General Motors unveiled the Bolt, a proposed new electric car that it says offers significant improvements in performance on earlier models, including a 200-mile range.
Electric car sales have been slow in the US, falling short of manufacturers’ hopes. If oil prices stay below $50 per barrel, they are likely to remain a tough sell. But if they do take off, they will have a transformative impact on electricity demand.
“The future for utilities is actually not a bad future; it’s pretty good,” says Elon Musk, the tech entrepreneur. “As we transition to electric transport, we’re going to see a significant increase in the demand for electricity.”
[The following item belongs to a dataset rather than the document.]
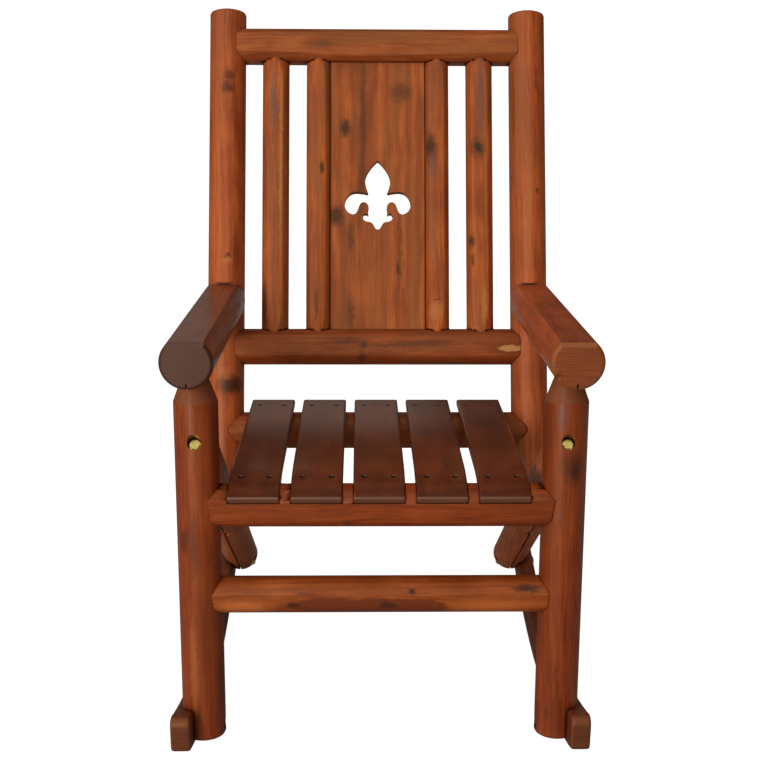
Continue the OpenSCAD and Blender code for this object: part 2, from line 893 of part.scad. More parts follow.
// The right half of the lily, drawn down from its tip at its real size of lily_draw_h
lily_draw_h = 125.3;
lily_half = concat(
    [[0, 0]],
    curve([[0, 0], [8, 6], [22.5, 24], [22.5, 36]]),
    curve([[22.5, 36], [22.5, 45], [19.5, 53], [16.8, 60.3]]),
    curve([[16.8, 60.3], [24, 58.5], [31, 57.2], [38.8, 57.2]]),
    curve([[38.8, 57.2], [50, 57.2], [59.2, 68], [59.2, 80]]),
    curve([[59.2, 80], [59.2, 89], [52, 97.8], [43.7, 97.8]]),
    curve([[43.7, 97.8], [33, 97.8], [36, 75.5], [25.8, 75.5]]),
    curve([[25.8, 75.5], [19.5, 75.5], [16.1, 80.5], [16.1, 86.8]]),
    curve([[16.1, 86.8], [17.6, 90.5], [17.4, 95], [16.5, 99.2]]),
    curve([[16.5, 99.2], [21, 94.5], [26.7, 96.5], [26.7, 102]]),
    curve([[26.7, 102], [26.7, 109.5], [21, 111], [14, 111.6]]),
    curve([[14, 111.6], [6, 112.5], [7, 125.3], [0, 125.3]])
);

module lily(h) {
    size = h / lily_draw_h;
    middle = lily_draw_h / 2;
    polygon(concat(
        [for (p = lily_half) size * [p[0], middle - p[1]]],
        [for (i = [len(lily_half) - 2:-1:1]) size * [-lily_half[i][0], middle - lily_half[i][1]]]
    ));
}

// A board's section with its long edges chamfered
module board_section(w, t, chamfer) {
    x = w / 2;
    y = t / 2;
    polygon([
        [x - chamfer, y], [chamfer - x, y], [-x, y - chamfer], [-x, chamfer - y],
        [chamfer - x, -y], [x - chamfer, -y], [x, chamfer - y], [x, y - chamfer]
    ]);
}

module back_panel() {
    half = (high_rail_at - low_rail_at) / 2 - back_rail_r + panel_in;
    color("#9a4a20") stand() on_back() translate([0, 0, back_mid_at]) difference() {
        linear_extrude(height = 2 * half, center = true) board_section(panel_w, panel_t, panel_chamfer);
        translate([0, 0, lily_up]) rotate([90, 0, 0])
            linear_extrude(height = 2 * panel_t, center = true) lily(lily_h);
    }
}

// Seat

module slat_shape() {
    rotate([90, 0, 90]) linear_extrude(height = slat_w, center = true)
        polygon(concat(seat_path(0), reversed(seat_path(slat_t))));
}

function slat_x(i) = seat_x + (i - (slat_count - 1) / 2) * slat_pitch;
screw_ys = [
    front_axis_y(seat_rail_h) + front_screw_back,
    back_axis_y(rear_rail_h) + rear_screw_back
];

// At each seat screw, on the seat's surface and square to it
module at_screws() {
    for (i = [0:slat_count - 1]) at_slat_screws(i) children();
}

module at_slat_screws(i) {
    for (side = [left, right], y = screw_ys)
        translate([slat_x(i) + side * (slat_w / 2 - screw_edge), y, seat_top(y)])
            rotate([-seat_tilt(y), 0, 0]) children();
}

// The cone of a countersunk head, and a screw below the surface with its axis down from z = 0
screw_head_h = (screw_head_d - screw_d) / 2;

module screw() {
    turned([
        [0, -screw_sunk],
        [screw_head_d / 2, -screw_sunk],
        [screw_d / 2, -screw_sunk - screw_head_h],
        [screw_d / 2, -screw_sunk - screw_l + screw_d],
        [0, -screw_sunk - screw_l]
    ]);
}

module screw_hole() {
    turned([
        [0, 1],
        [screw_head_d / 2 + bore_fit, 1],
        [screw_head_d / 2 + bore_fit, -screw_sunk],
        [screw_d / 2 + bore_fit, -screw_sunk - screw_head_h],
        [screw_d / 2 + bore_fit, -screw_sunk - screw_l - end_fit],
        [0, -screw_sunk - screw_l - end_fit]
    ]);
}

module seat_slat(i) {
    color("#6f3a28") stand() difference() {
        translate([slat_x(i), 0, 0]) slat_shape();
        at_slat_screws(i) screw_hole();
    }
}

// Hardware

module leg_bolts() {
    color("#d9c24a") stand() on_both_sides() at_leg_bolt() bolt(long_bolt_l);
}

module back_post_bolts() {
    color("#d9c24a") stand() on_both_sides() at_back_bolt() bolt(back_bolt_l);
}

module arm_bolts() {
    color("#d9c24a") stand() on_both_sides() at_arm_bolt() bolt(long_bolt_l);
}

module rocker_bolts() {
    color("#d9c24a") stand() on_both_sides() at_rocker_bolts() rocker_bolt();
}

module washers() {
    color("#d9c24a") stand() on_both_sides() {
        at_leg_bolt() washer();
        at_back_bolt() washer();
        at_arm_bolt() washer();
        at_rocker_bolts() translate([0, 0, rocker_nut_x - rocker_out_x - washer_t]) washer();
    }
}

module barrel_nuts() {
    color("#c9c9c4") stand() on_both_sides() {
        at_leg_bolt() barrel_nut(long_bolt_l);
        at_back_bolt() barrel_nut(back_bolt_l);
        at_arm_bolt() rotate([0, 0, 90]) barrel_nut(long_bolt_l);
    }
}

module rocker_nuts() {
    color("#d9c24a") stand() on_both_sides() at_rocker_bolts()
        translate([0, 0, rocker_nut_x - rocker_out_x - washer_t - hex_h]) difference() {
            hexagon();
            translate([0, 0, -1]) cylinder(d = bolt_d, h = hex_h + 2);
        }
}

module seat_screws() {
    color("#8c7f63") stand() at_screws() screw();
}

front_post_left();
front_post_right();
rear_leg_left();
rear_leg_right();
back_post_left();
back_post_right();
arm_left();
arm_right();
rocker_left();
rocker_right();
seat_front_rail();
seat_rear_rail();
front_stretcher();
back_rail_top();
back_rail_bottom();
back_spindle_1();
back_spindle_2();
back_spindle_3();
back_spindle_4();
back_panel();
seat_slat(0);  // seat_slat_1
seat_slat(1);  // seat_slat_2
seat_slat(2);  // seat_slat_3
seat_slat(3);  // seat_slat_4
seat_slat(4);  // seat_slat_5
leg_bolts();
back_post_bolts();
arm_bolts();
rocker_bolts();
washers();
barrel_nuts();
rocker_nuts();
seat_screws();
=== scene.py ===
"""The log rocking chair's eased shapes, finishes, light and camera."""
import math
from collections import namedtuple

import bmesh
import bpy
from mathutils import Matrix, Vector


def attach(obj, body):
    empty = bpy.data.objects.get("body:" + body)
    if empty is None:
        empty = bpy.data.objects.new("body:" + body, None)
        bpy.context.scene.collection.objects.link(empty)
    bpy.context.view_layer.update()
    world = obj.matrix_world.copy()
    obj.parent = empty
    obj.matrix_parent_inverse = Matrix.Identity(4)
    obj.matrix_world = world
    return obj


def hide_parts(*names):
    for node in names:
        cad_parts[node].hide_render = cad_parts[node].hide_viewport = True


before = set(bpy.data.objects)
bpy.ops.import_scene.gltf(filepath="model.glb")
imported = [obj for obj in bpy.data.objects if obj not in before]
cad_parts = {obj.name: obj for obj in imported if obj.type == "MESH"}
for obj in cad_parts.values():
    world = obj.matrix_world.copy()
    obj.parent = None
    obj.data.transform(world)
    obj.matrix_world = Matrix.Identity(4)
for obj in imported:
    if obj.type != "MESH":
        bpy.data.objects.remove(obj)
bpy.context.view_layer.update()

# The object that shows each node: the node's own, or the piece that stands for it
shown = dict(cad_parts)

MM = 0.001

# The part's own driving sizes, in millimetres and degrees. A pair is a depth behind the front
# posts' feet and a height.
SIDE_X = 270
MIDDLE_Y = -346.5
FRONT_LEAN = 5
BACK_LEAN = 21
LEG_ANGLE = 37
ARM_SLOPE = 3.54
FRONT_FOOT_H = 67
NECK_MM = 523
BACK_JOINT = (360.7, 271.9)
LEG_FOOT = (622, 75)
ARM_FRONT = (-21.8, 663.6)
SEAT_RAIL_H = 430.5
STRETCHER_H = 291
REAR_RAIL = (414, 411)
LOW_RAIL_H = 551
HIGH_RAIL_H = 1059.5
SPINDLE_X = (-183, -106, 106, 183)
SEAT_X = -3
SLAT_PITCH = 92
SLATS = 5


def linear(hex_colour):
    """An sRGB hex colour as linear RGBA."""
    parts = [int(hex_colour[i:i + 2], 16) / 255 for i in (1, 3, 5)]
    return [c / 12.92 if c <= 0.04045 else ((c + 0.055) / 1.055) ** 2.4 for c in parts] + [1.0]


def feed(tree, node, inputs):
    """Gives a node its inputs. Each is a value, or a socket to link."""
    for key, value in inputs.items():
        if isinstance(value, bpy.types.NodeSocket):
            tree.links.new(value, node.inputs[key])
        else:
            node.inputs[key].default_value = value


def add(tree, kind, inputs=None, **settings):
    """Adds one node with its settings and inputs."""
    made = tree.nodes.new(kind)
    for name, value in settings.items():
        setattr(made, name, value)
    feed(tree, made, inputs or {})
    return made


def new_material(name):
    material = bpy.data.materials.new(name)
    material.use_nodes = True
    return material, material.node_tree, material.node_tree.nodes["Principled BSDF"]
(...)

Mr Musk is an equivocal figure for utilities: he is a rival in his capacity as chairman of SolarCity, the residential solar power company, but he is also a pioneer of demand creation as chief executive of Tesla, the electric car company.
“Long-term, I think demand approximately doubles, and if half of that is [met] from solar, and half from existing utilities, to a first approximation the utilities’ business remains about the same,” he says.
Advocates for renewable energy argue that electric cars and distributed energy are ideally suited for one another. Electric vehicles are essentially batteries on wheels, which can be charged up when the house is producing more power than it needs.
However, no one will want to be forced to choose between having a hot shower and being able to drive to work. “Are you really going to use the battery in your car to power your home?” asks Julien Dumoulin-Smith, a UBS analyst.